Ten Subject Areas to Cover with Data Warehousing Vendors
Here are ten subject areas that you should discuss with any data warehousing product vendor, no matter which product category (business intelligence tool, middleware tool, or RDBMS, for example) you’re considering buying.
There are also specific question you might want to ask. All these questions are somewhat odd because they have little to do with product features and how they work; if you do a good job of hands-on evaluation of the products, you can figure out how the features work by yourself.
Product’s chief architect
Who’s your product’s chief architect, and what background does this person have?
Most companies have a single individual who’s primarily responsible for crafting and setting a product’s technical direction. This person isn’t often the same as the company visionary, who might be the CEO who has seen a market need and is now trying to fill it.
You’re asking about the person whose imprint is all over the product. Find out as much as you can about this person’s background and experience.
If the current chief architect isn’t the original chief architect, ask what happened to that person. It’s not a good sign when a person who probably had a decent compensation package and attractive stock options is no longer with a company, especially if it’s a relatively new company.

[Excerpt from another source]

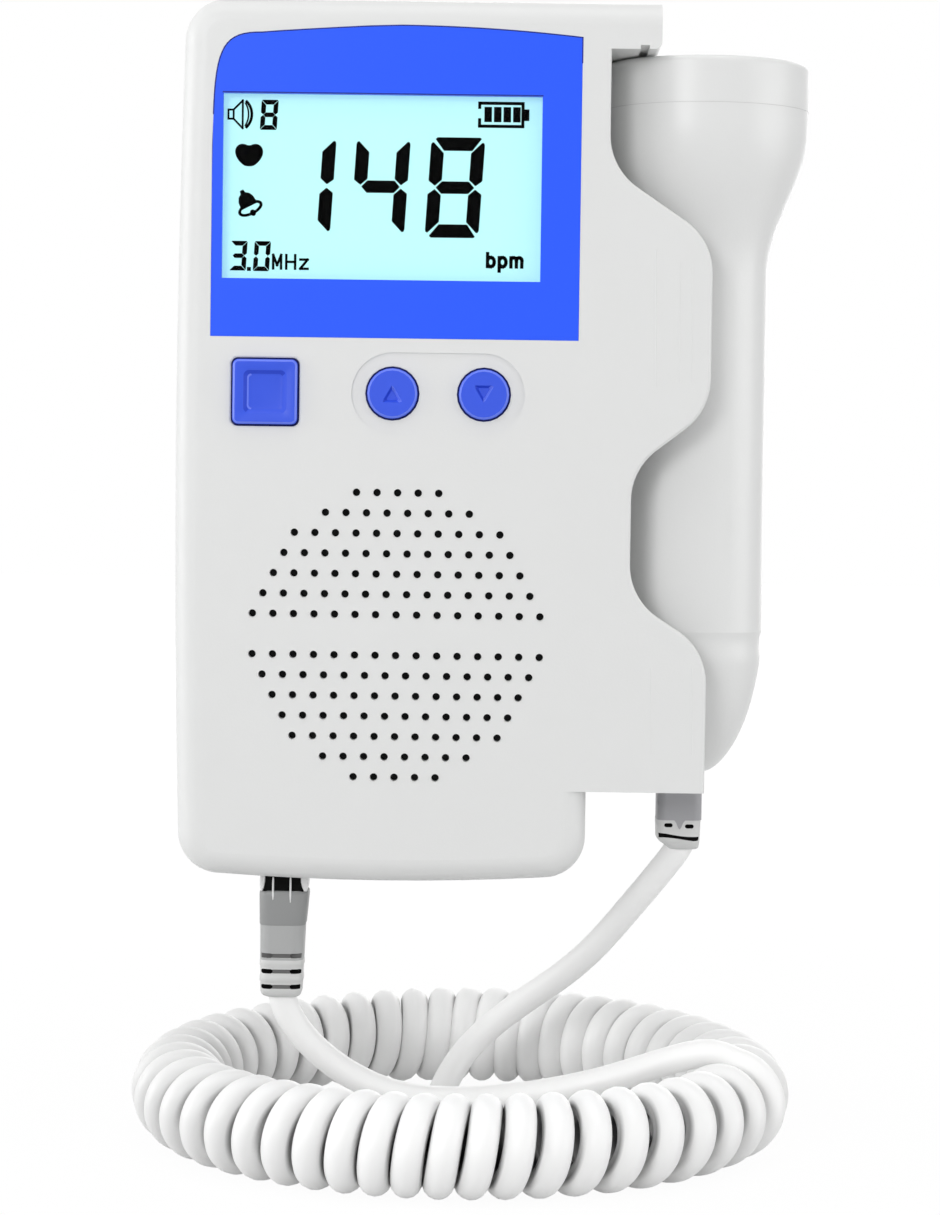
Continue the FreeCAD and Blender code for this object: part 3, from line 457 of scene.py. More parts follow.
def plate(name: str, loops: list[list[Flat]], y: float, thick: float) -> Piece:
    """A flat plate cut to closed outlines, standing in the XZ plane. Millimetres.

    Args:
        name: the piece's name.
        loops: closed outlines as (x, z); one inside another is a hole.
        y: the depth of its front face.
        thick: its thickness, behind the front face.

    Returns:
        The mesh piece.
    """
    curve = bpy.data.curves.new(name + "_outline", "CURVE")
    curve.dimensions = "2D"
    curve.fill_mode = "BOTH"
    curve.extrude = thick * MM / 2
    for loop in loops:
        spline = curve.splines.new("POLY")
        spline.points.add(len(loop) - 1)
        for point, (x, z) in zip(spline.points, loop):
            point.co = (x * MM, z * MM, 0, 1)
        spline.use_cyclic_u = True
    return baked(link(name + "_outline", curve), name, facing_front((y + thick / 2) * MM))


def marks(name: str, loops: list[list[Flat]], y: float, thick: float) -> Piece:
    """Thin marks on a face that looks along -Y: each closed outline becomes a prism of its own. Millimetres.

    Args:
        name: the piece's name.
        loops: closed outlines as (x, z), none inside another.
        y: the depth of the marks' front.
        thick: how thick they are.

    Returns:
        The mesh piece.
    """
    points: list[Point] = []
    faces: list[tuple[int, ...]] = []
    for loop in loops:
        count, first = len(loop), len(points)
        for row in upright(loop, (y, y + thick)):
            points += row
        faces.append(tuple(first + i for i in range(count)))
        faces.append(tuple(first + count + i for i in reversed(range(count))))
        for i in range(count):
            j = (i + 1) % count
            faces.append((first + i, first + count + i, first + count + j, first + j))
    return outwards(link(name, mesh_of(name, points, [], faces)))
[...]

How big is your development team, and how does it compare with last year’s?
Here are some guidelines to consider when you ask this question:
A relatively small development staff (for example, five or six people for a commercial product) might indicate skimpy quality assurance (QA) and product testing.
It might also indicate that the vendor (or their financial backers) is taking a wait-and-see attitude toward the product before pumping in more funds. You might also see other signs that the company is making a less-than-full-scale commitment to the product.
A development team that’s the same size as or — worse — smaller than it was a year earlier most likely indicates internal concern about the product’s market viability.
A development team that’s significantly larger than it was a year earlier indicates the vendor’s enthusiasm for the product’s chances and viability in the marketplace.
How have you addressed the top three customer complaints about the preceding version of this product?
Vendors have customer-support service organizations and call centers, so they should know the answer to this question. (If they don’t, consider it a bad sign.)
You should determine whether customer complaints occur in clusters according to specific features, performance, connectivity, or whatever — and then determine the company’s reaction and responsiveness.
How high was employee turnover in the past year?
Pay attention to this indicator of a company’s internal mood, especially if it’s a relatively young company that hasn’t gone public yet. Few people leave a growing company in which a big payoff waits around the corner.
Which company do you see as your chief competitor?
A vendor usually targets one company as their chief competitor and strives to overtake it. Or, if a vendor is the industry leader, they might just try to stay ahead of the latest up-and-comer.
You can find out a great deal about the product direction and use from the way the vendor answers this question.
If a vendor responds, We really don’t have any competitors, they’re either blissfully ignorant or arrogant. Either way, watch out!
What are the three most significant innovations in your product?
In what’s often described as a commodity product marketplace, vendors’ products are pretty much the same in terms of features and capabilities. Vendors usually base competition on price and other basic attributes, or they can try to position their product as truly innovative and worthy of market leadership — as well as a hefty price tag and significant support costs.
If the vendor claims their product is innovative, ask this question to see what makes the vendor tick.
How many clients have bought this product, and how many can serve as references?
Watch out for vendors who claim that their customers are happy but don’t want the vendor to identify them because they’re doing top-secret, strategic work. How could the world knowing that a company purchased and is using a product be damaging to that company if it doesn’t have to reveal application and business use? If a product vendor avoids providing references, start asking questions!
What significant advances do you expect in this market segment this year, and what are you doing in each area?
Here’s what you want to find out (but without asking the question this way): Are you guys just standing still, milking money off this product, or are you continuing to improve it?
Internet and internet integration approach
What’s your strategy for Internet technologies and how are you opening your product up to enable integration with other Internet technologies?
Almost everyone has a Web-enablement story. Ask the vendor for their version. With the Internet moving into semantic connectivity, often called mash-ups, how is the vendor assuring that their technology can be leveraged in ways they never expected?
Do you guarantee that your product will work as advertised?
Ah, a truly inspirational question. Gauging a vendor’s response to this question tells you a great deal about the character of both the company and its sales representatives. It also generally indicates whether you’re in for a bumpy ride if you do business with these folks.